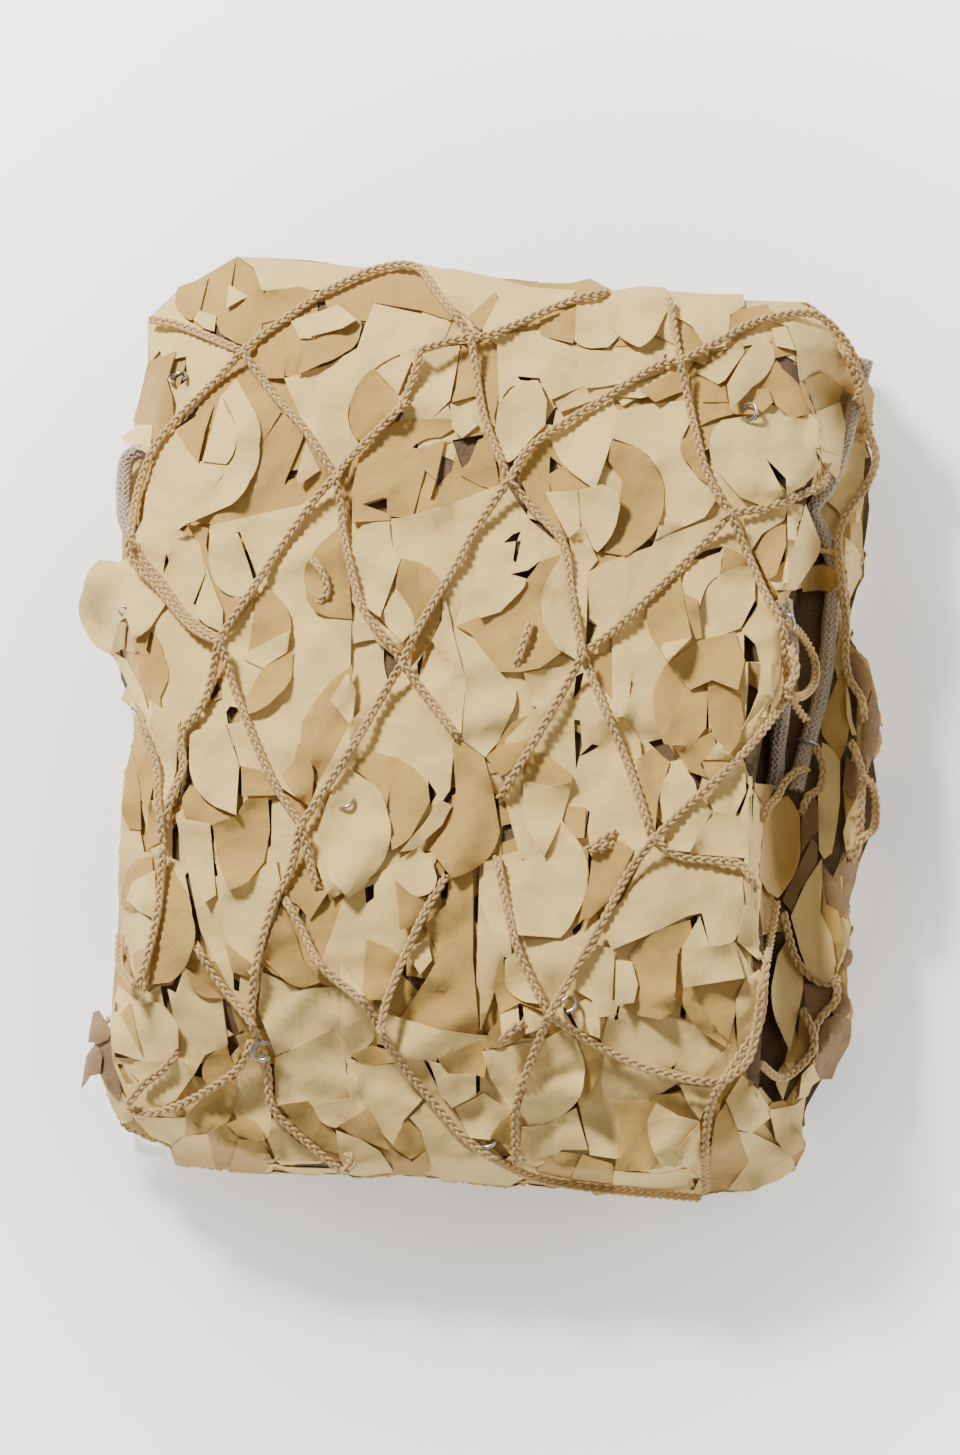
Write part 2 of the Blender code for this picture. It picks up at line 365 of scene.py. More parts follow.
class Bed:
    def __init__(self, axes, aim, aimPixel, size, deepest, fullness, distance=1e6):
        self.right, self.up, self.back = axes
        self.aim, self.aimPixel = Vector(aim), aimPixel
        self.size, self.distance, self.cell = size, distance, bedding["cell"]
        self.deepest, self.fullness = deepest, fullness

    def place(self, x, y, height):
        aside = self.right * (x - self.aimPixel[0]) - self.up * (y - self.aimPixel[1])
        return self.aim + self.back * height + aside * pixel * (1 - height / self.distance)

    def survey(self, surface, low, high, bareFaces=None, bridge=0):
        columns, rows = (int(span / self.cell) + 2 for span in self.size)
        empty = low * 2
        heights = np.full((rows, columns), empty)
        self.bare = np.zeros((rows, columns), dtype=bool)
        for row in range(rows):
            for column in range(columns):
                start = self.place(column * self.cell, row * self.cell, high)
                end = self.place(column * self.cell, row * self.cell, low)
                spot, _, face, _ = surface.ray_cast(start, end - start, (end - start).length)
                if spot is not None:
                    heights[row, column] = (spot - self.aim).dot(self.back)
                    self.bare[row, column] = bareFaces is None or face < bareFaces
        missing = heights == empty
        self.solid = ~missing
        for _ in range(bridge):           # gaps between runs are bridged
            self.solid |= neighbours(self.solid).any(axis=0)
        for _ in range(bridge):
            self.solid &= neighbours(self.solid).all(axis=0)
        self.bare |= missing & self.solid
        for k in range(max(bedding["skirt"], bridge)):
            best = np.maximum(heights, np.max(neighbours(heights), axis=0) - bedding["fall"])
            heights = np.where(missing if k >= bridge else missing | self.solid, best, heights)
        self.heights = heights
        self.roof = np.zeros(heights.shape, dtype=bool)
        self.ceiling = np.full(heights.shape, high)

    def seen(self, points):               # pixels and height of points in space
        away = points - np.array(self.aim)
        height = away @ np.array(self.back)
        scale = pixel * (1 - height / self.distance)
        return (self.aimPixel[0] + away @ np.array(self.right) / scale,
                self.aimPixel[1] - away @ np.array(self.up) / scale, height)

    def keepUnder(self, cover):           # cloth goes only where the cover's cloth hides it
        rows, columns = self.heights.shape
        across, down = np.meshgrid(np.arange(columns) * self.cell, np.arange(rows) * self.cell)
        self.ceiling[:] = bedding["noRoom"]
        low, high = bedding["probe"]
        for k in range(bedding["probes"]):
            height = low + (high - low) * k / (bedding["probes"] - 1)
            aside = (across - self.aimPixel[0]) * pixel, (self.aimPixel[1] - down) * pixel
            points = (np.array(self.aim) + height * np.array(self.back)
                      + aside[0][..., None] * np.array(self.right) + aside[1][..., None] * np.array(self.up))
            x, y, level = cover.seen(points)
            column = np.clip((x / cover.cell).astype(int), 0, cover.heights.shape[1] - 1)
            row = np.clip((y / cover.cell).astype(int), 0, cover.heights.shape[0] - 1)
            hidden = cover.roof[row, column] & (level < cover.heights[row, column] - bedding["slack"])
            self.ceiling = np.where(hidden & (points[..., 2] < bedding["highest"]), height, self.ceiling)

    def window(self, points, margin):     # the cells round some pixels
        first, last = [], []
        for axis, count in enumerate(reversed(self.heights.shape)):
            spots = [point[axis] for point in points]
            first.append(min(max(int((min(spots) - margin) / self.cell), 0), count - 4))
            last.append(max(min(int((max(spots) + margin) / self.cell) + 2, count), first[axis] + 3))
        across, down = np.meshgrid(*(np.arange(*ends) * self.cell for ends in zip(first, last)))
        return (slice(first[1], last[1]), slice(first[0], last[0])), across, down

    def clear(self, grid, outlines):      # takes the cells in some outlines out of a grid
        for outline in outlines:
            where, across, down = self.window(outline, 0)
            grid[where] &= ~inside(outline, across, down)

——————

#### [Exercise goal]
Only the lines from the beginning of the material to the line containing "return self.aim +" should be echoed, verbatim and in full.

#### [Exercise answer]
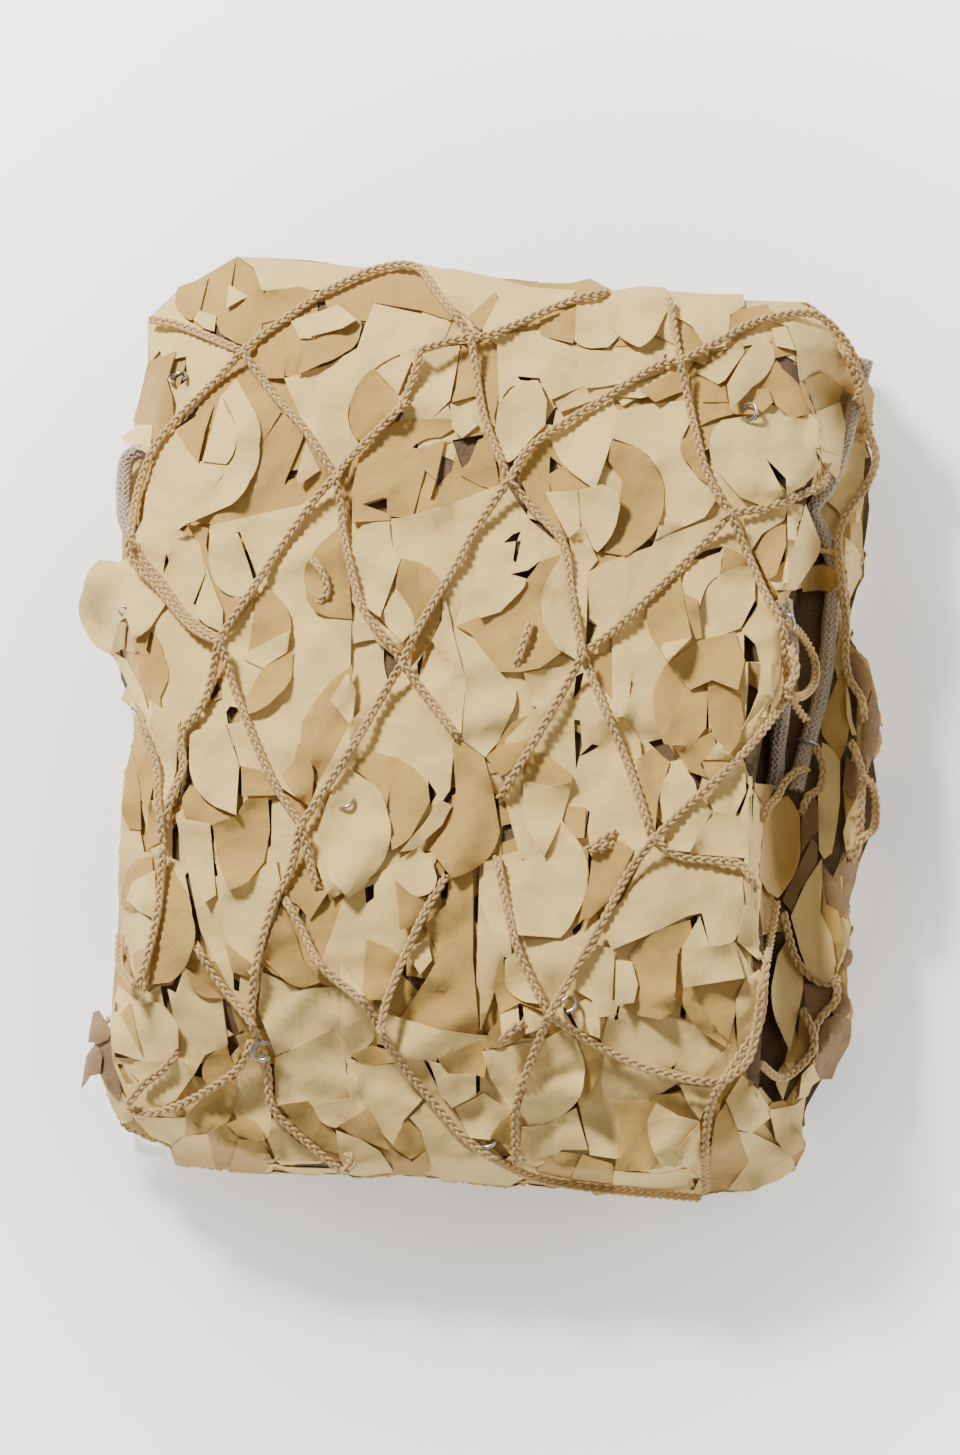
Write part 2 of the Blender code for this picture. It picks up at line 365 of scene.py. More parts follow.
class Bed:
    def __init__(self, axes, aim, aimPixel, size, deepest, fullness, distance=1e6):
        self.right, self.up, self.back = axes
        self.aim, self.aimPixel = Vector(aim), aimPixel
        self.size, self.distance, self.cell = size, distance, bedding["cell"]
        self.deepest, self.fullness = deepest, fullness

    def place(self, x, y, height):
        aside = self.right * (x - self.aimPixel[0]) - self.up * (y - self.aimPixel[1])
        return self.aim + self.back * height + aside * pixel * (1 - height / self.distance)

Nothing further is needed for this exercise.